Tiny AI — benchmarks

How to produce comparable numbers for the tiny-AI models and how to read them. The table below is a registry snapshot of shipped model-card metrics; regenerate the per-model reports before using any row for a release claim.

Accuracy methodology

For FR (C1) and NR (C2) models, the three canonical regression metrics:

  • PLCC — Pearson linear correlation with MOS.
  • SROCC — Spearman rank-order correlation.
  • RMSE — root mean square error against MOS (0–100 scale).

All three are computed by vmaf-train eval on the held-out test split produced by vmaf_train.data.splits.split_keys with the fixed salt vmaf-train-splits-v1. Splits are deterministic so baseline and challenger see the same frames/keys.

vmaf-train eval \
    --model model/tiny/vmaf_tiny_fr_v1.onnx \
    --features ai/data/nflx_features.parquet \
    --split test

Baseline: upstream vmaf_v0.6.1 SVM

To compare a new tiny FR model against the upstream SVM, score the same test pairs through both and run ai/tests/test_eval_metrics.py helper functions. Keep the baseline's version in the committed report for auditability.

Runtime methodology

# Frames/second, end-to-end, single-thread CPU:
./testdata/bench_all.sh --tiny-model model/tiny/vmaf_tiny_fr_v1.onnx --backend=cpu

# GPU throughput:
./testdata/bench_all.sh --tiny-model model/tiny/vmaf_tiny_fr_v1.onnx --backend=cuda

The testdata/bench_all.sh harness logs into testdata/netflix_benchmark_results.json (never committed — ad-hoc run artefact). Collect multiple runs and report median + p99.

Shipped-score snapshot

Model Target Validation summary Runtime note
fr_regressor_v1 FR VMAF-teacher score Netflix Public Dataset 9-fold LOSO mean PLCC 0.9977 ± 0.0025 Tiny MLP over canonical-6 features; standardisation lives in the sidecar.
fr_regressor_v2 FR codec-aware VMAF-teacher score Phase-A corpus in-sample PLCC 0.9794; promoted by ADR-0291's LOSO gate Adds codec / preset / CRF conditioning.
fr_regressor_v3 FR codec-aware VMAF-teacher score LOSO mean PLCC 0.9975, gate >= 0.95 Current 16-slot encoder-vocab model.
vmaf_tiny_v2 FR VMAF-teacher score Netflix LOSO PLCC 0.9978 ± 0.0021; KoNViD 5-fold PLCC 0.9998 Production tiny fusion default; StandardScaler baked into ONNX.
vmaf_tiny_v3 FR VMAF-teacher score Netflix LOSO PLCC 0.9986 ± 0.0015; train-set RMSE 0.112 Higher-capacity opt-in model; int8 sidecar available.
vmaf_tiny_v4 FR VMAF-teacher score Netflix LOSO PLCC 0.9987 ± 0.0015 Largest shipped tiny fusion model; opt-in.
dists_sq_placeholder_v0 FR perceptual-distance smoke No perceptual-quality score claimed; registry row is smoke: true ABI / ORT two-input smoke checkpoint only.
mobilesal_placeholder_v0 NR saliency smoke Superseded for production ROI by saliency_student_v1; registry row is smoke: true Retained to preserve the historical MobileSal I/O contract.

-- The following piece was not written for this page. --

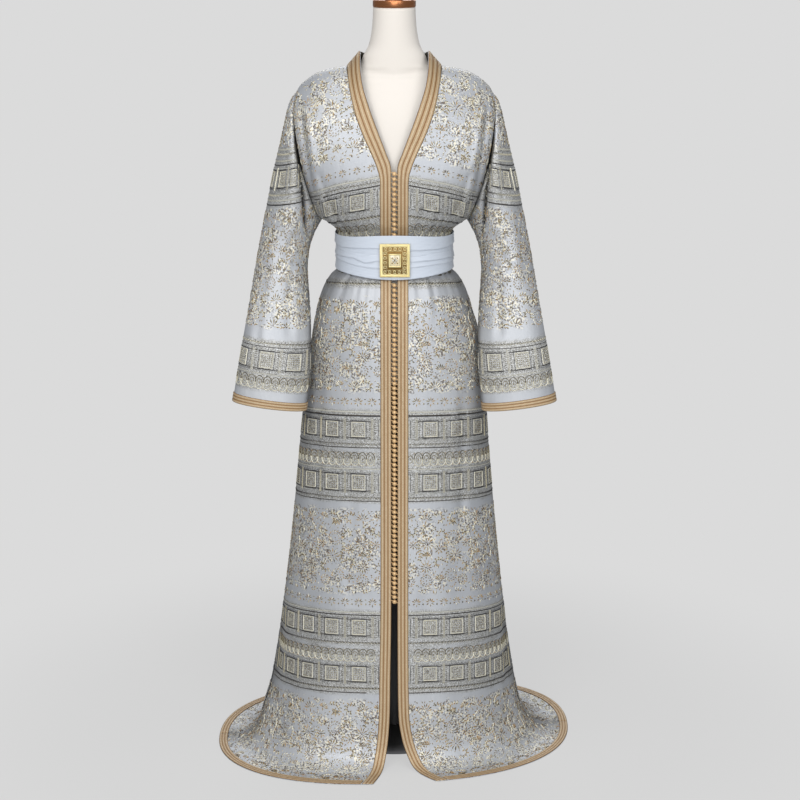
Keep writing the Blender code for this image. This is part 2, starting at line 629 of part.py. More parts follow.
def build_buttons():
    """Three runs of knotted balls down the front, each a cord that swells at every ball."""
    rows = np.linspace(0, UNDERARM_ROW + ARMHOLE_ROWS, 400)
    edge = front_surface(LEFT)(rows, np.zeros_like(rows))
    order = np.argsort(edge[:, 2])
    turn = np.arange(BUTTON_SIDES) * 2 * math.pi / BUTTON_SIDES
    for name, low, high in BUTTON_STRETCHES:
        count = int(round((high - low) / BUTTON_PITCH))
        pitch = (high - low) / count
        points = []
        for step in range(2 * count + 1):
            height = low + step * pitch / 2
            radius = BUTTON_RADIUS if step % 2 else BUTTON_NECK
            depth = np.interp(height, edge[order, 2], edge[order, 1]) - 0.0010
            points += [(radius * math.cos(a), depth + radius * math.sin(a), height) for a in turn]
        add_rings(name, points, 2 * count + 1, BUTTON_SIDES, "button_gold")


def build_form():
    """The limbless form, its neck cap and knob, and the stand that carries it."""
    turn = np.arange(FORM_SIDES) * 2 * math.pi / FORM_SIDES
    points = []
    for height, half_width, front, back, power in FORM_ROWS:
        for angle in turn:
            side_part, depth_part = math.cos(angle), math.sin(angle)
            x = half_width * math.copysign(abs(side_part) ** (2 / power), side_part)
            depth = back if depth_part > 0 else front
            y = depth * math.copysign(abs(depth_part) ** (2 / power), depth_part)
            points.append((x, y, height))
    add_rings("form_torso", points, len(FORM_ROWS), FORM_SIDES, "form_linen")
    cap = ((CAP_LOW, CAP_RADIUS - 0.001), (CAP_LOW + 0.002, CAP_RADIUS))
    cap += ((CAP_HIGH - 0.002, CAP_RADIUS), (CAP_HIGH, CAP_RADIUS - 0.002))
    add_turned("neck_cap", cap, TURNED_SIDES, "copper")
    add_turned("cap_knob", KNOB_PROFILE, TURNED_SIDES, "turned_wood")
    pole = ((BASE_HEIGHT + GAP, POLE_RADIUS), (POLE_TOP, POLE_RADIUS))
    add_turned("stand_pole", pole, TURNED_SIDES // 2, "stand_metal")
    add_turned("stand_base", BASE_PROFILE, TURNED_SIDES, "stand_metal")


def main():
    for obj in list(bpy.data.objects):
        bpy.data.objects.remove(obj)
    neck_base = build_body()
    build_collar(neck_base)
    build_sleeves()
    build_belt()
    build_buckle()
    build_buttons()
    build_form()


main()
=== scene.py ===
"""The looks of a long open-front brocade kaftan with a pleated belt, on a limbless dress form.

Metres. +Z is up, the front faces -Y and the wearer's right is at -X. Each piece of cloth is a thin
shell on the form of its solid. The brocade's figures are small raised bodies that are drawn in the
cloth's own coordinates: u runs across the cloth and l up it, both measured along the cloth.
"""

from __future__ import annotations

import logging
import math
from dataclasses import dataclass, field
from enum import Enum
from typing import Callable, Sequence

import bpy
import numpy as np
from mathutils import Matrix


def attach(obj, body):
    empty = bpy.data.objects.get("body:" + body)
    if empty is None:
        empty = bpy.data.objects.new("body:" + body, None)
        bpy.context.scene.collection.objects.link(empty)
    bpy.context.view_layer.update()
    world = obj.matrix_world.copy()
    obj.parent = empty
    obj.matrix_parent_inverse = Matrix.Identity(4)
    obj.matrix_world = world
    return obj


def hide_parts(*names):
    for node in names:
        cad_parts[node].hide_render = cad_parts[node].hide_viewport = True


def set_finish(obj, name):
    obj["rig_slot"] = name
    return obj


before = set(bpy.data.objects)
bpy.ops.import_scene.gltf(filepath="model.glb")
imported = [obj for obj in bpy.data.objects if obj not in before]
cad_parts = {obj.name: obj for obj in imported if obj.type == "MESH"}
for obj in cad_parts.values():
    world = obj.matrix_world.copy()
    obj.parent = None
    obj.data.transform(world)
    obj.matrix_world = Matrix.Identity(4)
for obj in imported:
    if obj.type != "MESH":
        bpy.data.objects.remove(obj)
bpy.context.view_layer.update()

Array = np.ndarray
Surface = Callable[[Array, Array], Array]
LOG = logging.getLogger("kaftan")

CLOTH = 0.0012
BRAID = 0.0015
GAP = 0.0003
FLOOR_CLEAR = 0.0004
FULL_TURN = 2 * math.pi


class Side(Enum):
    """The wearer's side that a piece belongs to."""

    RIGHT = -1
    LEFT = 1

    @property
    def word(self) -> str:
        """The side's name in lower case."""
        return self.name.lower()


# ---------------------------------------------------------------------------------------------
# Curves, tables and meshes
# ---------------------------------------------------------------------------------------------


def smooth(knots: Sequence[float], values: Sequence[float], at: Array) -> Array:
    """Read a curve that passes through its knots and doesn't overshoot them.

    Args:
        knots: The places of the knots, rising.
        values: The curve's value at each knot.
        at: The places to read.

    Returns:
        The values there, held level past both ends.
    """
    knots = np.asarray(knots, float)
    values = np.asarray(values, float)
    steps = np.diff(knots)
    slopes = np.diff(values) / steps
    tangents = np.zeros(len(knots))
    tangents[0], tangents[-1] = slopes[0], slopes[-1]
    before, after = slopes[:-1], slopes[1:]
    same_way = before * after > 0
    tangents[1:-1][same_way] = (2 * before * after)[same_way] / (before + after)[same_way]
    at = np.clip(np.asarray(at, float), knots[0], knots[-1])
    piece = np.clip(np.searchsorted(knots, at, side="right") - 1, 0, len(steps) - 1)
    step = steps[piece]
    part = (at - knots[piece]) / step
    left, right = values[piece], values[piece + 1]
    bend_left, bend_right = tangents[piece] * step, tangents[piece + 1] * step
    return (
        left * (1 + 2 * part) * (1 - part) ** 2
        + bend_left * part * (1 - part) ** 2
        + right * part**2 * (3 - 2 * part)
        + bend_right * part**2 * (part - 1)
    )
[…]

Runtime throughput depends on ORT execution provider, CPU ISA, and GPU driver. Record measured CPU / CUDA / SYCL / OpenVINO numbers in the individual model card or release note for the exact build under test rather than maintaining a single stale global table here.

Model-size targets

Model class Target size Typical
C1 (FR MLP) ≤ 100 KB ~50 KB
C2 (NR CNN) ≤ 5 MB ~2 MB
C3 (learned filter) ≤ 2 MB ~800 KB

Models larger than VMAF_DNN_DEFAULT_MAX_BYTES (50 MB, compile-time constant) are rejected at load time. The historical VMAF_MAX_MODEL_BYTES env override was retired in T7-12 — tiny-AI is tiny by definition, and if a candidate model balloons past the targets the design is wrong, not the limit.

Determinism in benchmarks

Same --seed + same train_commit + same dataset manifest SHA should reproduce the reported scores within a tight allclose. CI includes a float-rounding guard so drift ≥ 1e-3 on the primary FR metric trips a regression failure.